There are 6 first class abstractions that make up the DETER SPI. These are:

Users
A researcher who builds and carries out experiments using resources controlled by the testbed.
Projects
Administrative groupings of users that embody the trust chains that underly researcher access. A researcher has access to the testbed as a whole because they are a member of an approved project. Trusted users can add other users to an approved project, reducing the administrative overhead.
Circles
Groupings of trusted users that embody the sharing of data and resources among researchers. Adding or removing users from circles gives them permission to access resources in use for experimentation or excludes them from such resources.
Experiments
A description of a research activity. An experiment is composed of aspects, each of which embodies some facet of the activity. Currently the SPI recognizes 4 aspects:
  • Layout: the arrangement and specification of an experiment's elements that make up the experimental apparatus
  • Procedure: The steps taken to carry out an experiment
  • Data Management: The resources and processes used to collect and process data generated by the experiment
  • Constraints: Correctness requirements that must be met in a valid experiment.
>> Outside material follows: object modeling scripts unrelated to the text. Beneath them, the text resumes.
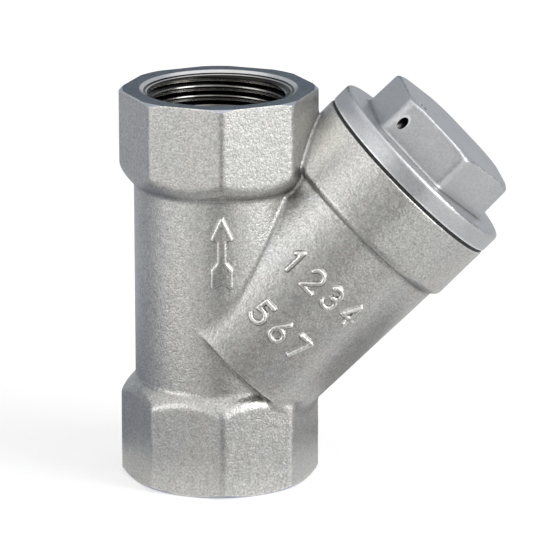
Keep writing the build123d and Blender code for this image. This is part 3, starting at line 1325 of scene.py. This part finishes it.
@dataclass
class Screen:
    """Slotted sleeve with a woven wire liner."""

    branch: Branch
    sheet: float = 0.6 * MM
    plain_end: float = 3.5 * MM
    slot_width: float = 2.6 * MM
    slot_gap: float = 1.5 * MM
    slots_round: int = 12
    slot_rows: int = 7
    slot_stagger: float = 0.5  # of every other row, in slots
    slot_corner: float = 0.499  # radius of a slot's end, in slot widths
    slot_corner_points: int = 5
    cutter_start: float = 2.5  # from the sleeve's outside inwards, in sheets
    cutter_length: float = 4.0  # in sheets
    weld: float = 0.001 * MM
    crisp_angle: float = 30.0
    liner_clearance: float = 0.05 * MM
    end_margin: float = 0.5 * MM
    wire: float = 0.17 * MM
    mesh_pitch: float = 0.98 * MM
    wire_sides: int = 4
    steps_to_crossing: int = 2

    def length(self) -> float:
        """From the screen's seat to its upper end."""
        return self.branch.screen_top - self.branch.screen_seat

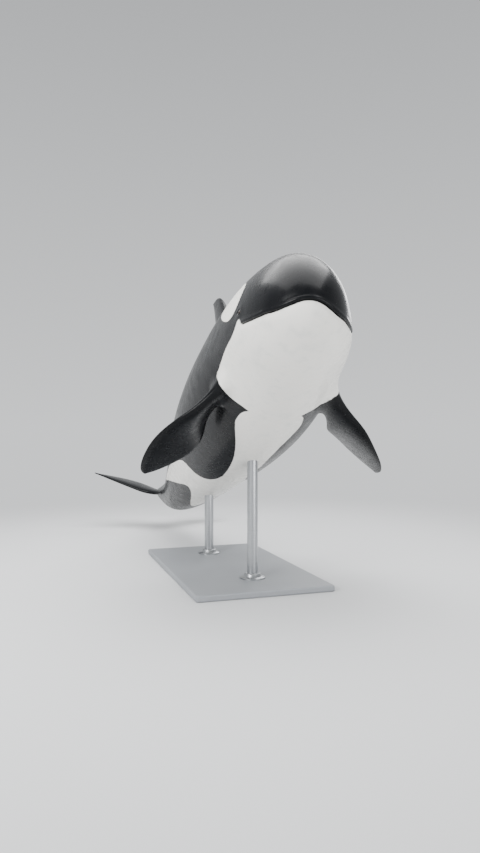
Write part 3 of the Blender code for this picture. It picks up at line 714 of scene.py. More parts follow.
def white_inside(station, angle, rise):
    """How far each point of the body lies inside the white field or an eye patch, in metres."""
    away = abs(from_belly(angle))
    # painted shade: the black is brought lower on the left flank, standing in for the shade that lies
    # there
    shade_as_black = LEFT_SHADE_BLACK * hump(station, *LEFT_SHADE_BLACK_PLACE)
    away += np.where(from_belly(angle) < 0, shade_as_black, 0.0) * (1 - ramp(away, *LEFT_SHADE_BLACK_ENDS))
    edge = flattened(*smooth_line(WHITE_EDGE).T)
    top, last = flattened(MOUTH_CORNER, FIELD_TOP)[1], edge[-1, 0]
    front = ((-OFF_BODY, -OFF_BODY), (-OFF_BODY, top), ((MOUTH_CORNER - LIP_END) * LENGTH, top))
    field = inside_by(flattened(station, away), np.vstack([front, edge, [(last, -OFF_BODY)]]))
    gap, _ = mouth_gap(station, rise)
    behind = station - MOUTH_CORNER
    under_lip = OPEN_ABOVE * ramp(behind, *LIP_RISE) - LIP_BLACK * (1 - ramp(behind, -LIP_END, 0)) - gap
    field = lesser(field, under_lip, LIP_BLEND)
    patch = oval(EYE_PATCH, EYE_PATCH_HALF, EYE_PATCH_TILT)
    return np.maximum(field, inside_by(flattened(station, away, EYE_PATCH[1]), patch))


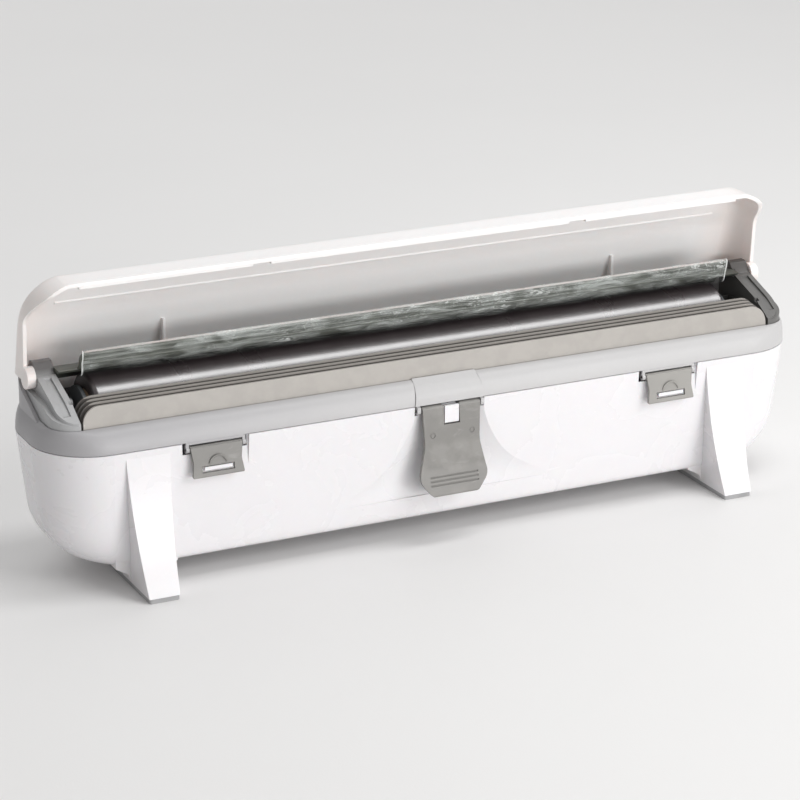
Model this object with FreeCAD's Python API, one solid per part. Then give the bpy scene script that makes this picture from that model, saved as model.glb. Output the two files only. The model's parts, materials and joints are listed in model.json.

Additional aspects can be specified by users and accessed by running experiments. We document a plug-in interface (below) that explains how new aspects can enter the system. Access to experiments and the resources attached to them is controlled by assigning rights to circles.
Libraries
Collections of experiments grouped by function or semantics. Libraries allow researchers to organize their experiments and share them with other researchers (by assigning rights to circles).
Realizations
A realization is the binding of resources to an experiment. Users can inspect and modify such bindings in carrying out their experiments.